**Requirements:** Copy every line of the data exactly, leaving nothing out.

________

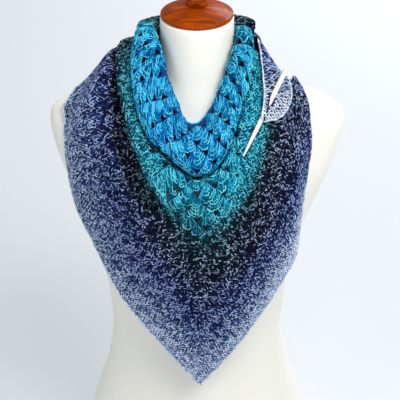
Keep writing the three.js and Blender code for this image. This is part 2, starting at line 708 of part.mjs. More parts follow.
/** The knob on the disc. */
function finialGeometry() {
  const { rim, dome, finial } = CAP;
  return turned([
    { r: 0, up: 0 },
    { r: finial, up: 0 },
    { r: finial, up: 8 },
    { r: finial - 3.5, up: 14 },
    { r: finial - 4, up: 20 },
    { r: finial, up: 27 },
    { r: finial + 3, up: 35 },
    { r: finial + 1, up: 44 },
    { r: finial - 5, up: 51 },
    { r: 0, up: 54 },
  ], NECK_TOP + CAP.gap * 2 + rim + dome * 0.7, 20);
}

/** The grid of the pinned end, rounded up between its two edges. */
function pinnedGrid() {
  const across = 6;
  const points = PINNED_END.map(({ inner, outer, swell }) => {
    const [a, b] = [new THREE.Vector3(...inner), new THREE.Vector3(...outer)];
    const lift = new THREE.Vector3(0.35, -0.35, 0.87);
    return Array.from({ length: across + 1 }, (_, k) => a.clone().lerp(b, k / across)
      .addScaledVector(lift, swell * Math.sin((Math.PI * k) / across)));
  }).reverse();
  return { points, normals: gridNormals(points) };
}

/** The tapered stick, or the clear way round it when `clear` is given. */
function pinGeometry(clear = 0) {
  const [top, point] = [new THREE.Vector3(...PIN.top), new THREE.Vector3(...PIN.point)];
  const length = top.distanceTo(point);
  const rows = [
    new THREE.Vector2(0, -clear),
    new THREE.Vector2(PIN.thin + clear, -clear),
    new THREE.Vector2(PIN.thick + clear, length - 8),
    new THREE.Vector2(PIN.thick * 0.8 + clear, length - 1 + clear),
    new THREE.Vector2(0, length + clear),
  ];
  const geometry = new THREE.LatheGeometry(rows, 14);
  const turn = new THREE.Quaternion().setFromUnitVectors(new THREE.Vector3(0, 1, 0),
    top.clone().sub(point).normalize());
  geometry.applyQuaternion(turn);
  geometry.translate(...point);
  return geometry;
}

const COLOURS = { blue: 0x1f8fc4, teal: 0x1f8f8c, violet: 0x3b3a78, navy: 0x23264a, lavender: 0x9aa0cf,
  jersey: 0xf2f0ea, wood: 0x8a3510, stick: 0xf4f2ee };

const shawl = new THREE.Group();
shawl.name = 'shawl_on_dress_form';

function add(name, geometry, colour, roughness = 0.9) {
  const material = new THREE.MeshStandardMaterial({ color: colour, roughness, metalness: 0 });
  const mesh = new THREE.Mesh(geometry, material);
  mesh.name = name;
  shawl.add(mesh);
}

/** The three stretches that lie across the front, each from one fold valley to the next. */
function addFront() {
  const span = { step: FRONT_STEP, start: -90, end: 90 };
  const middle = 90 / FRONT_STEP;
  const half = SEAM / 2;
  const roll = clothGrid({ ...span, from: PARTS.neckline, to: PARTS.rollSeam, trim: { last: half } });
  const bothEnds = { first: half, last: half };
  const teal = clothGrid({ ...span, from: PARTS.rollSeam, to: PARTS.darkSeam, trim: bothEnds });
  const panel = clothGrid({ ...span, from: PARTS.darkSeam, to: PARTS.hem, trim: { first: half } });
  const rollLengths = clothLengths(roll, middle, roll.points.map(() => 0));
  const rollEnds = rollLengths.down.map((row) => row[row.length - 1]);
  const tealLengths = clothLengths(teal, middle, rollEnds);
  const tealEnds = tealLengths.down.map((row) => row[row.length - 1]);
  const panelLengths = clothLengths(panel, middle, tealEnds);
  add('neck_roll', cut(wallGeometry(roll), laceCutters(roll, rollLengths)), COLOURS.blue);
  add('teal_fold', cut(wallGeometry(teal), laceCutters(teal, tealLengths)), COLOURS.teal);
  add('front_panel', cut(wallGeometry(panel), laceCutters(panel, panelLengths)), COLOURS.violet);
}

/** The two wings that go round the back of the neck, the left one over the right one. */
function addWings() {
  const span = { from: PARTS.neckline, to: PARTS.hem, step: BACK_STEP, side: SEAM };
  add('back_left_wing', wallGeometry(clothGrid({ ...span, start: -90, end: -262 })), COLOURS.navy);
  add('back_right_wing', wallGeometry(clothGrid({ ...span, start: 90, end: 225 })), COLOURS.navy);
}

addFront();
addWings();
add('pinned_end', cut(wallGeometry(pinnedGrid()), [pinGeometry(PIN.clear)]), COLOURS.lavender);
add('shawl_pin', mergeVertices(pinGeometry()), COLOURS.stick, 0.35);
add('form_torso', torsoGeometry(), COLOURS.jersey);
add('form_neck_cap', mergeVertices(capGeometry()), COLOURS.wood, 0.3);
add('form_finial', mergeVertices(finialGeometry()), COLOURS.wood, 0.3);

export default shawl;
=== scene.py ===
"""A crocheted triangle shawl, worn point to the front like a cowl, on a limbless dress form.

The cloth is drawn in sections round the neck, in millimetres, as its solids are. A section starts at
the neckline edge, passes over the roll, the teal fold and the pleat, and ends at the hem. The ground
of the cloth is one thin sheet, and every stitch that shows is a strand of yarn laid on it.
"""

import logging
import math
from dataclasses import dataclass, field
from enum import Enum

import bmesh
import bpy
import numpy as np
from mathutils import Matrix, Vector

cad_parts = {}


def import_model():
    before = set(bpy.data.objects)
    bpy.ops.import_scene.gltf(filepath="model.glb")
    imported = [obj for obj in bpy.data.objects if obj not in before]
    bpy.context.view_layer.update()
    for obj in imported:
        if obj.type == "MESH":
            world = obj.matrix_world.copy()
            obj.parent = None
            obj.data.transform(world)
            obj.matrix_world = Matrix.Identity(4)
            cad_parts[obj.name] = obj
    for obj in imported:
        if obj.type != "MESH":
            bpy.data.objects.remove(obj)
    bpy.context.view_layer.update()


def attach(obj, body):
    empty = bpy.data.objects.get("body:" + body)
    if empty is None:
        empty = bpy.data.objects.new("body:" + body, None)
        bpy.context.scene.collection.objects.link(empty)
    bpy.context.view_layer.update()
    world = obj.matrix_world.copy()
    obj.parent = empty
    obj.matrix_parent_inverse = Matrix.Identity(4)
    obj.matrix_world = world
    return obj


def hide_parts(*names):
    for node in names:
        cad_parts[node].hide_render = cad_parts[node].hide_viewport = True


LOG = logging.getLogger("shawl")
MM = 0.001
SEED = 602
LAST_RAIL = 14
PALEST = 6

Array = np.ndarray
Colour = tuple[float, float, float]


def unit(vectors: Array) -> Array:
    """Gives vectors of length one along the last axis."""
    return vectors / np.maximum(np.linalg.norm(vectors, axis=-1, keepdims=True), 1e-9)


def linear(red: int, green: int, blue: int) -> Colour:
    """Turns a screen colour of 0 to 255 into the linear colour that a shader takes."""
    def channel(value: int) -> float:
        """Turns one channel linear."""
        part = value / 255
        return part / 12.92 if part <= 0.04045 else ((part + 0.055) / 1.055) ** 2.4
    return channel(red), channel(green), channel(blue)


def run_of(points: Array) -> Array:
    """Gives how far along a line each of its points lies."""
    return np.concatenate([[0], np.cumsum(np.linalg.norm(np.diff(points, axis=0), axis=1))])


def read_line(values: Array, run: Array, marks: Array) -> Array:
    """Reads a line's vectors at distances along it."""
    return np.stack([np.interp(marks, run, values[:, column]) for column in range(3)], axis=-1)


def in_cells(table: Array, i: Array, j: Array, s: Array, t: Array) -> Array:
    """Reads a table in its cells (i, j), at the parts s and t of their sides."""
    low = table[i, j] * (1 - s) + table[i + 1, j] * s
    high = table[i, j + 1] * (1 - s) + table[i + 1, j + 1] * s
    return low * (1 - t) + high * t


def joined(groups: list[tuple[Array, ...]]) -> list[Array]:
    """Joins groups of arrays end to end, part by part."""
    return [np.concatenate(parts) for parts in zip(*groups)]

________

**Result for this exercise:**
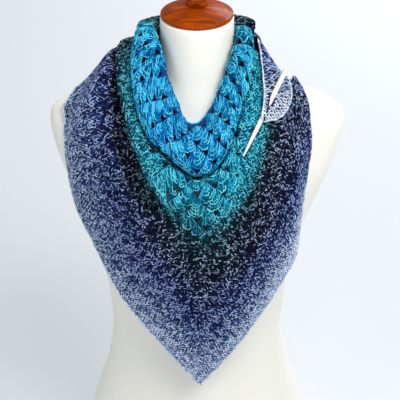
Keep writing the three.js and Blender code for this image. This is part 2, starting at line 708 of part.mjs. More parts follow.
/** The knob on the disc. */
function finialGeometry() {
  const { rim, dome, finial } = CAP;
  return turned([
    { r: 0, up: 0 },
    { r: finial, up: 0 },
    { r: finial, up: 8 },
    { r: finial - 3.5, up: 14 },
    { r: finial - 4, up: 20 },
    { r: finial, up: 27 },
    { r: finial + 3, up: 35 },
    { r: finial + 1, up: 44 },
    { r: finial - 5, up: 51 },
    { r: 0, up: 54 },
  ], NECK_TOP + CAP.gap * 2 + rim + dome * 0.7, 20);
}

/** The grid of the pinned end, rounded up between its two edges. */
function pinnedGrid() {
  const across = 6;
  const points = PINNED_END.map(({ inner, outer, swell }) => {
    const [a, b] = [new THREE.Vector3(...inner), new THREE.Vector3(...outer)];
    const lift = new THREE.Vector3(0.35, -0.35, 0.87);
    return Array.from({ length: across + 1 }, (_, k) => a.clone().lerp(b, k / across)
      .addScaledVector(lift, swell * Math.sin((Math.PI * k) / across)));
  }).reverse();
  return { points, normals: gridNormals(points) };
}

/** The tapered stick, or the clear way round it when `clear` is given. */
function pinGeometry(clear = 0) {
  const [top, point] = [new THREE.Vector3(...PIN.top), new THREE.Vector3(...PIN.point)];
  const length = top.distanceTo(point);
  const rows = [
    new THREE.Vector2(0, -clear),
    new THREE.Vector2(PIN.thin + clear, -clear),
    new THREE.Vector2(PIN.thick + clear, length - 8),
    new THREE.Vector2(PIN.thick * 0.8 + clear, length - 1 + clear),
    new THREE.Vector2(0, length + clear),
  ];
  const geometry = new THREE.LatheGeometry(rows, 14);
  const turn = new THREE.Quaternion().setFromUnitVectors(new THREE.Vector3(0, 1, 0),
    top.clone().sub(point).normalize());
  geometry.applyQuaternion(turn);
  geometry.translate(...point);
  return geometry;
}

const COLOURS = { blue: 0x1f8fc4, teal: 0x1f8f8c, violet: 0x3b3a78, navy: 0x23264a, lavender: 0x9aa0cf,
  jersey: 0xf2f0ea, wood: 0x8a3510, stick: 0xf4f2ee };

const shawl = new THREE.Group();
shawl.name = 'shawl_on_dress_form';

function add(name, geometry, colour, roughness = 0.9) {
  const material = new THREE.MeshStandardMaterial({ color: colour, roughness, metalness: 0 });
  const mesh = new THREE.Mesh(geometry, material);
  mesh.name = name;
  shawl.add(mesh);
}

/** The three stretches that lie across the front, each from one fold valley to the next. */
function addFront() {
  const span = { step: FRONT_STEP, start: -90, end: 90 };
  const middle = 90 / FRONT_STEP;
  const half = SEAM / 2;
  const roll = clothGrid({ ...span, from: PARTS.neckline, to: PARTS.rollSeam, trim: { last: half } });
  const bothEnds = { first: half, last: half };
  const teal = clothGrid({ ...span, from: PARTS.rollSeam, to: PARTS.darkSeam, trim: bothEnds });
  const panel = clothGrid({ ...span, from: PARTS.darkSeam, to: PARTS.hem, trim: { first: half } });
  const rollLengths = clothLengths(roll, middle, roll.points.map(() => 0));
  const rollEnds = rollLengths.down.map((row) => row[row.length - 1]);
  const tealLengths = clothLengths(teal, middle, rollEnds);
  const tealEnds = tealLengths.down.map((row) => row[row.length - 1]);
  const panelLengths = clothLengths(panel, middle, tealEnds);
  add('neck_roll', cut(wallGeometry(roll), laceCutters(roll, rollLengths)), COLOURS.blue);
  add('teal_fold', cut(wallGeometry(teal), laceCutters(teal, tealLengths)), COLOURS.teal);
  add('front_panel', cut(wallGeometry(panel), laceCutters(panel, panelLengths)), COLOURS.violet);
}

/** The two wings that go round the back of the neck, the left one over the right one. */
function addWings() {
  const span = { from: PARTS.neckline, to: PARTS.hem, step: BACK_STEP, side: SEAM };
  add('back_left_wing', wallGeometry(clothGrid({ ...span, start: -90, end: -262 })), COLOURS.navy);
  add('back_right_wing', wallGeometry(clothGrid({ ...span, start: 90, end: 225 })), COLOURS.navy);
}

addFront();
addWings();
add('pinned_end', cut(wallGeometry(pinnedGrid()), [pinGeometry(PIN.clear)]), COLOURS.lavender);
add('shawl_pin', mergeVertices(pinGeometry()), COLOURS.stick, 0.35);
add('form_torso', torsoGeometry(), COLOURS.jersey);
add('form_neck_cap', mergeVertices(capGeometry()), COLOURS.wood, 0.3);
add('form_finial', mergeVertices(finialGeometry()), COLOURS.wood, 0.3);

export default shawl;
=== scene.py ===
"""A crocheted triangle shawl, worn point to the front like a cowl, on a limbless dress form.

The cloth is drawn in sections round the neck, in millimetres, as its solids are. A section starts at
the neckline edge, passes over the roll, the teal fold and the pleat, and ends at the hem. The ground
of the cloth is one thin sheet, and every stitch that shows is a strand of yarn laid on it.
"""

import logging
import math
from dataclasses import dataclass, field
from enum import Enum

import bmesh
import bpy
import numpy as np
from mathutils import Matrix, Vector

cad_parts = {}


def import_model():
    before = set(bpy.data.objects)
    bpy.ops.import_scene.gltf(filepath="model.glb")
    imported = [obj for obj in bpy.data.objects if obj not in before]
    bpy.context.view_layer.update()
    for obj in imported:
        if obj.type == "MESH":
            world = obj.matrix_world.copy()
            obj.parent = None
            obj.data.transform(world)
            obj.matrix_world = Matrix.Identity(4)
            cad_parts[obj.name] = obj
    for obj in imported:
        if obj.type != "MESH":
            bpy.data.objects.remove(obj)
    bpy.context.view_layer.update()


def attach(obj, body):
    empty = bpy.data.objects.get("body:" + body)
    if empty is None:
        empty = bpy.data.objects.new("body:" + body, None)
        bpy.context.scene.collection.objects.link(empty)
    bpy.context.view_layer.update()
    world = obj.matrix_world.copy()
    obj.parent = empty
    obj.matrix_parent_inverse = Matrix.Identity(4)
    obj.matrix_world = world
    return obj


def hide_parts(*names):
    for node in names:
        cad_parts[node].hide_render = cad_parts[node].hide_viewport = True


LOG = logging.getLogger("shawl")
MM = 0.001
SEED = 602
LAST_RAIL = 14
PALEST = 6

Array = np.ndarray
Colour = tuple[float, float, float]


def unit(vectors: Array) -> Array:
    """Gives vectors of length one along the last axis."""
    return vectors / np.maximum(np.linalg.norm(vectors, axis=-1, keepdims=True), 1e-9)


def linear(red: int, green: int, blue: int) -> Colour:
    """Turns a screen colour of 0 to 255 into the linear colour that a shader takes."""
    def channel(value: int) -> float:
        """Turns one channel linear."""
        part = value / 255
        return part / 12.92 if part <= 0.04045 else ((part + 0.055) / 1.055) ** 2.4
    return channel(red), channel(green), channel(blue)


def run_of(points: Array) -> Array:
    """Gives how far along a line each of its points lies."""
    return np.concatenate([[0], np.cumsum(np.linalg.norm(np.diff(points, axis=0), axis=1))])


def read_line(values: Array, run: Array, marks: Array) -> Array:
    """Reads a line's vectors at distances along it."""
    return np.stack([np.interp(marks, run, values[:, column]) for column in range(3)], axis=-1)


def in_cells(table: Array, i: Array, j: Array, s: Array, t: Array) -> Array:
    """Reads a table in its cells (i, j), at the parts s and t of their sides."""
    low = table[i, j] * (1 - s) + table[i + 1, j] * s
    high = table[i, j + 1] * (1 - s) + table[i + 1, j + 1] * s
    return low * (1 - t) + high * t


def joined(groups: list[tuple[Array, ...]]) -> list[Array]:
    """Joins groups of arrays end to end, part by part."""
    return [np.concatenate(parts) for parts in zip(*groups)]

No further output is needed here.